Short task.
Set down, exactly as they appear, the lines from the line holding "for item in" through the line holding "depsgraph = bpy.context.evaluated_depsgraph_get()", inclusive; output nothing outside that range.

Source data.
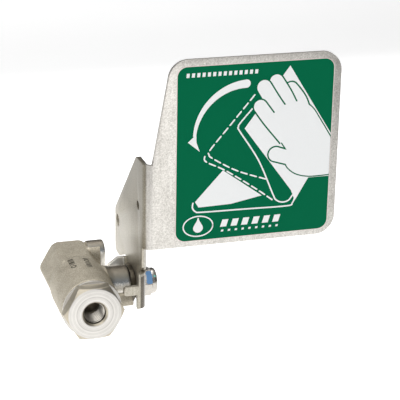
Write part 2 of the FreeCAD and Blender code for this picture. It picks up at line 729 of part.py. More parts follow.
def make_disc_springs():
    """Two conical washers, back to back, between the gland ring and the gland nut."""
    inner = STEM_BORE + 0.1
    for name, start, way in (
        ("disc_spring_lower", SPRINGS_FROM, 1),
        ("disc_spring_upper", SPRINGS_FROM + SPRING_PAIR, -1),
    ):
        body = new_body(name)
        stem_profile(body, "cone", [
            (start, (PACKING_BORE_RAD - d.spring_clear)),
            (start + d.spring_thick * way, (PACKING_BORE_RAD - d.spring_clear)),
            (start + (d.spring_thick + d.spring_rise) * way, inner),
            (start + d.spring_rise * way, inner),
        ])


def make_gland_nut():
    body = new_body("gland_nut")
    sketch = new_sketch(body, "hexagon", "YZ_Plane", GLAND_NUT_FROM)
    hexagon(sketch, d.gland_nut_af, d.gland_nut_turn.number)
    circle(sketch, 0, 0, STEM_BORE)
    pad(body, sketch, d.gland_nut_thick)
    face = d.gland_nut_af / 2 - 0.1
    depth = 0.8
    stem_profile(body, "chamfer", [
        (HUB_FROM + 0.1, face),
        (HUB_FROM, face),
        (HUB_FROM - depth, GLAND_CORNER + 0.1),
        (HUB_FROM + 0.1, GLAND_CORNER + 0.1),
    ], "Groove")


def make_lock_washer():
    """Spring washer under the handle nut, split at one side."""
    body = ring_on_stem(
        "handle_washer", STEM_BORE, (STEM_BORE + d.lock_washer_width), HUB_OUTER, d.lock_washer_thick
    )
    split = new_sketch(body, "split", "YZ_Plane", NUT_FROM)
    gap = 0.8
    polygon(split, [
        (0, -gap / 2), ((STEM_BORE + d.lock_washer_width) + 1.0, -gap / 2),
        ((STEM_BORE + d.lock_washer_width) + 1.0, gap / 2), (0, gap / 2),
    ])
    pocket(body, split, d.lock_washer_thick)


def make_handle_nut():
    """Locking nut: a hexagon and a crimped collar that holds a nylon ring."""
    body = new_body("handle_nut")
    sketch = new_sketch(body, "hexagon", "YZ_Plane", NUT_FROM)
    hexagon(sketch, NUT_AF, d.nut_turn.number)
    pad(body, sketch, d.nut_hex_len)
    corner = NUT_AF / 2 * HEX_CORNER
    face = NUT_AF / 2 - 0.1
    for name, flat_at, slope_at in (
        ("chamfer_in", NUT_FROM, NUT_FROM + 0.6), ("chamfer_out", NUT_HEX_END, NUT_HEX_END - 0.9),
    ):
        way = 0.1 if name == "chamfer_out" else -0.1
        stem_profile(body, name, [
            (flat_at + way, face), (flat_at, face), (slope_at, corner + 0.1),
            (flat_at + way, corner + 0.1),
        ], "Groove")
    collar_edge = 1.3
    stem_profile(body, "collar", [
        (NUT_HEX_END - 1.0, 0),
        (NUT_HEX_END - 1.0, NUT_COLLAR_RAD),
        (NUT_END - collar_edge, NUT_COLLAR_RAD),
        (NUT_END - collar_edge * 0.35, NUT_COLLAR_RAD - collar_edge * 0.35),
        (NUT_END, NUT_COLLAR_RAD - collar_edge),
        (NUT_END, 0),
    ])
    lip = 0.4
    pocket_end = NUT_END - lip
    pocket_rad = INSERT_RAD + d.insert_clear
    stem_profile(body, "bore", [
        (NUT_FROM - 0.1, 0),
        (NUT_FROM - 0.1, STEM_BORE),
        (pocket_end - d.insert_thick - d.insert_clear * 2, STEM_BORE),
        (pocket_end - d.insert_thick - d.insert_clear * 2, pocket_rad),
        (pocket_end, pocket_rad),
        (pocket_end, STEM_BORE + 0.5),
        (NUT_END + 0.1, STEM_BORE + 0.5),
        (NUT_END + 0.1, 0),
    ], "Groove")
    ring_on_stem(
        "nut_insert", STEM_BORE, INSERT_RAD,
        pocket_end - d.insert_thick - d.insert_clear, d.insert_thick,
    )


# ---------------------------------------------------------------- bent-steel flag and its sign


def quarter_bend(body, name, line_back, axis_across, low, high, angle_reverse):
    """A quarter turn of the arm's section about an upright line."""
    sketch = new_sketch(body, name, "XZ_Plane", -line_back)
    polygon(sketch, [
        (HUB_FROM, low), (HUB_OUTER, low), (HUB_OUTER, high), (HUB_FROM, high),
    ])
    low, high, across = Size.of(low), Size.of(high), Size.of(axis_across)
    line = sketch.addGeometry(Part.LineSegment(
        Vector(across.number, low.number), Vector(across.number, high.number)
    ), True)
    pin(sketch, line, 1, across, low)
    pin(sketch, line, 2, across, high)
    return turned(body, sketch, "Axis0", "Revolution", 90.0, angle_reverse)


def make_push_flag():
    """Arm, flag and two stop tabs cut from one sheet and bent along three upright lines."""
    body = new_body("push_flag")
    rise_end = d.open_tab_top + d.tab_relief
    arm = new_sketch(body, "arm", "YZ_Plane", HUB_FROM)
    polygon(arm, [
        (LIP_FRONT, -HUB_LOW),
        (OPEN_TAB_ROOT, -HUB_LOW),
        (OPEN_TAB_ROOT, rise_end),
        (OPEN_TAB_FACE + d.sheet + 1.0, rise_end),
        (d.arm_foot, d.arm_rear_low),
        (d.arm_rear, d.arm_rear_low),
        (d.arm_rear, d.arm_rear_top),
        (ARM_PEAK, ARM_TOP),
        (ARM_FRONT, ARM_TOP),
        (ARM_FRONT, d.lip_top + d.lip_relief),
        (LIP_FRONT, d.lip_top),
    ])
    circle(arm, (ARM_FRONT + d.hole_small_in), d.hole_small_up, d.hole_small_rad)
    circle(arm, (d.arm_rear - d.hole_large_in), d.hole_large_up, d.hole_large_rad)
    pad(body, arm, d.sheet)
    for back, up, radius in (
        (d.arm_rear, d.arm_rear_low, d.arm_corner),
        (d.arm_rear, d.arm_rear_top, d.arm_corner),
        (ARM_PEAK, ARM_TOP, d.arm_corner),
        (d.arm_foot, d.arm_rear_low, d.arm_corner),
        (OPEN_TAB_ROOT, -HUB_LOW, d.hub_corner),
    ):
        round_edges(body, radius, edge_through(0, back, up))

    # the stem's hole is round with two flats
    hole = new_sketch(body, "stem_hole", "YZ_Plane", HUB_OUTER)
    circle(hole, 0, 0, STEM_BORE)
    pocket(body, hole, d.sheet)
    keeper = FLAT_HALF + d.flat_clear
    tall = d.stem_rad * 2
    for side in (-1, 1):
        land = new_sketch(body, f"land_{'rear' if side > 0 else 'front'}", "YZ_Plane", HUB_FROM)
        polygon(land, [
            (keeper * side, -tall / 2),
            ((d.stem_rad + 1.0) * side, -tall / 2),
            ((d.stem_rad + 1.0) * side, tall / 2),
            (keeper * side, tall / 2),
        ])
        pad(body, land, d.sheet)

    quarter_bend(body, "flag_bend", ARM_FRONT, FLAG_LEFT, d.flag_low, ARM_TOP, False)
    flag = new_sketch(body, "flag", "XZ_Plane", d.flag_face)
    polygon(flag, [
        (FLAG_LEFT, d.flag_low),
        (FLAG_RIGHT, d.flag_low),
        (FLAG_RIGHT, FLAG_TOP),
        (FLAG_LEFT + d.flag_slant, FLAG_TOP),
        (FLAG_LEFT, ARM_TOP),
    ])
    pad(body, flag, d.sheet, reverse=True)
    for across, up in (
        (FLAG_RIGHT, d.flag_low), (FLAG_RIGHT, FLAG_TOP), (FLAG_LEFT + d.flag_slant, FLAG_TOP),
    ):
        round_edges(body, d.flag_corner, edge_through(1, across, up))

    quarter_bend(body, "lip", LIP_FRONT, TAB_AXIS, -HUB_LOW, d.lip_top, True)
    shut_tab = new_sketch(body, "shut_tab", "XZ_Plane", d.shut_tab_face)
    polygon(shut_tab, [
        (SHUT_TAB_END, d.shut_tab_low),
        (TAB_AXIS - d.lip_flat, d.shut_tab_low),
        (TAB_AXIS - d.lip_flat, -HUB_LOW),
        (TAB_AXIS, -HUB_LOW),
        (TAB_AXIS, SHUT_TAB_TOP),
        (SHUT_TAB_END, SHUT_TAB_TOP),
    ])
    pad(body, shut_tab, d.sheet, reverse=True)
    shut_tab_round = 1.6
    for up in (d.shut_tab_low, SHUT_TAB_TOP):
        round_edges(body, shut_tab_round, edge_through(1, SHUT_TAB_END, up))

    quarter_bend(body, "open_bend", OPEN_TAB_ROOT, TAB_AXIS, d.open_tab_low, d.open_tab_top, False)
    open_tab = new_sketch(body, "open_tab", "XZ_Plane", -OPEN_TAB_FACE)
    polygon(open_tab, [
        (OPEN_TAB_END, d.open_tab_low), (TAB_AXIS, d.open_tab_low),
        (TAB_AXIS, d.open_tab_top), (OPEN_TAB_END + d.open_tab_cut * 1.35, d.open_tab_top),
        (OPEN_TAB_END, d.open_tab_top - d.open_tab_cut),
    ])
    pad(body, open_tab, d.sheet, reverse=True)
    return body


def make_sign():
    """Thin printed sign on the front of the flag."""
    body = new_body("sign_label")
    left, right = FLAG_LEFT + d.sign_left, FLAG_RIGHT - d.sign_right
    low, top = d.flag_low + d.sign_foot, FLAG_TOP - d.sign_head
    sketch = new_sketch(body, "outline", "XZ_Plane", d.flag_face)
    polygon(sketch, [(left, low), (right, low), (right, top), (left, top)])
    pad(body, sketch, d.sign_thick)
    for across in (left, right):
        for up in (low, top):
            round_edges(body, d.sign_corner, edge_through(1, across, up))


make_body_casting()
make_end_plug()
make_body_gasket()
make_ball()
make_seat("seat_inlet", SEAT_BACK, SEAT_FRONT)
make_seat("seat_outlet", -SEAT_BACK, -SEAT_FRONT)
make_stem()
ring_on_stem(
    "stem_thrust_washer", STEM_BORE, COLLAR_BORE_RAD - d.packing_clear, COLLAR_END, d.washer_thick
)
make_o_ring()
make_packing()
ring_on_stem(
    "gland_ring", STEM_BORE, PACKING_RAD, GLAND_RING_FROM, d.gland_ring_thick
)
make_disc_springs()
make_gland_nut()
make_push_flag()
make_sign()
make_lock_washer()
make_handle_nut()
doc.recompute()


# ---------------------------------------------------------------- checks and export

def check(name, item):
    """A sub-part is one valid closed solid, or the build stops."""
    shape = item.Shape
    if shape.isNull() or not shape.isValid() or len(shape.Solids) != 1:
        raise RuntimeError(f"{name}: {len(shape.Solids)} solids, valid {shape.isValid()}")


for item in doc.Objects:
    if "Invalid" in item.State or "Error" in item.State:
        raise RuntimeError(f"{item.Name} failed: {item.State}")
os.makedirs("parts", exist_ok=True)
for name, item in NODES:
    check(name, item)
for name, item in NODES:
    item.Shape.exportStep(f"parts/{name}.step")
    box = item.Shape.BoundBox
    print(f"{name:20s} {item.Shape.Volume:9.1f} mm3  x {box.XMin:7.2f} {box.XMax:7.2f}"
          f"  y {box.YMin:7.2f} {box.YMax:7.2f}  z {box.ZMin:7.2f} {box.ZMax:7.2f}")
print(len(NODES), "sub-parts")
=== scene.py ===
# %% [markdown]
# # A push-flag ball valve, dressed for its portrait
# The valve that starts an eyewash is a small stainless ball valve with a large steel flag on its
# stem.  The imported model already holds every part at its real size.  This script leaves that model
# where it is and adds what makes metal look like metal: rounded casting edges, threads, tool marks,
# print on the sign, light and a camera.

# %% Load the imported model
import math

import bmesh
import bpy
import numpy as np
from mathutils import Matrix, Vector


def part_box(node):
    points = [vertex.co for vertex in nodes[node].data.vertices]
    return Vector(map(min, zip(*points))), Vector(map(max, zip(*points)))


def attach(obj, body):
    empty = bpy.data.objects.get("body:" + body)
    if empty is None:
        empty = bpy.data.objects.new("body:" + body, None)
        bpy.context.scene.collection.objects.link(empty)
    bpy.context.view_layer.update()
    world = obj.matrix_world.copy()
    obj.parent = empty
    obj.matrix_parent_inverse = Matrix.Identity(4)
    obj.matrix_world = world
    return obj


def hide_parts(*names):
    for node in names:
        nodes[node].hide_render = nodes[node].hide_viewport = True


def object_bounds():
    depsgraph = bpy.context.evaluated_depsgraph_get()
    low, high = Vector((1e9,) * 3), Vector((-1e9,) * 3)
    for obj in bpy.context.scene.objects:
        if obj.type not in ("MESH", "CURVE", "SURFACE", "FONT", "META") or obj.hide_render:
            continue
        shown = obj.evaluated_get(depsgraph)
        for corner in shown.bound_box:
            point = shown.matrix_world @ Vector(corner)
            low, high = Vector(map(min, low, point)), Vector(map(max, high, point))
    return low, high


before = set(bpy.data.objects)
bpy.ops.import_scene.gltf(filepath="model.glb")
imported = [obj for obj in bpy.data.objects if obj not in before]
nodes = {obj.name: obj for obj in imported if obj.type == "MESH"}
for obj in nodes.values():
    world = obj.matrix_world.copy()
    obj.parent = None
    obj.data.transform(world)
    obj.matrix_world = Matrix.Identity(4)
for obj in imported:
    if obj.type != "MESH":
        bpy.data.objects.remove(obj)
cad_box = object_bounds()
MM = 0.001
print("CAD nodes:", len(nodes))


# %% [markdown]
# ## Where things are
# Every place comes from the boxes of the CAD nodes.  The ball sits where the stem axis crosses the
# pipe axis, so the middle of its box is the point that the rest is measured from.

# %% Measure the frame
def low(node):
    """Lowest corner of a CAD node's box, in metres."""
    return np.array(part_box(node)[0])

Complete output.
for item in doc.Objects:
    if "Invalid" in item.State or "Error" in item.State:
        raise RuntimeError(f"{item.Name} failed: {item.State}")
os.makedirs("parts", exist_ok=True)
for name, item in NODES:
    check(name, item)
for name, item in NODES:
    item.Shape.exportStep(f"parts/{name}.step")
    box = item.Shape.BoundBox
    print(f"{name:20s} {item.Shape.Volume:9.1f} mm3  x {box.XMin:7.2f} {box.XMax:7.2f}"
          f"  y {box.YMin:7.2f} {box.YMax:7.2f}  z {box.ZMin:7.2f} {box.ZMax:7.2f}")
print(len(NODES), "sub-parts")
=== scene.py ===
# %% [markdown]
# # A push-flag ball valve, dressed for its portrait
# The valve that starts an eyewash is a small stainless ball valve with a large steel flag on its
# stem.  The imported model already holds every part at its real size.  This script leaves that model
# where it is and adds what makes metal look like metal: rounded casting edges, threads, tool marks,
# print on the sign, light and a camera.

# %% Load the imported model
import math

import bmesh
import bpy
import numpy as np
from mathutils import Matrix, Vector


def part_box(node):
    points = [vertex.co for vertex in nodes[node].data.vertices]
    return Vector(map(min, zip(*points))), Vector(map(max, zip(*points)))


def attach(obj, body):
    empty = bpy.data.objects.get("body:" + body)
    if empty is None:
        empty = bpy.data.objects.new("body:" + body, None)
        bpy.context.scene.collection.objects.link(empty)
    bpy.context.view_layer.update()
    world = obj.matrix_world.copy()
    obj.parent = empty
    obj.matrix_parent_inverse = Matrix.Identity(4)
    obj.matrix_world = world
    return obj


def hide_parts(*names):
    for node in names:
        nodes[node].hide_render = nodes[node].hide_viewport = True


def object_bounds():
    depsgraph = bpy.context.evaluated_depsgraph_get()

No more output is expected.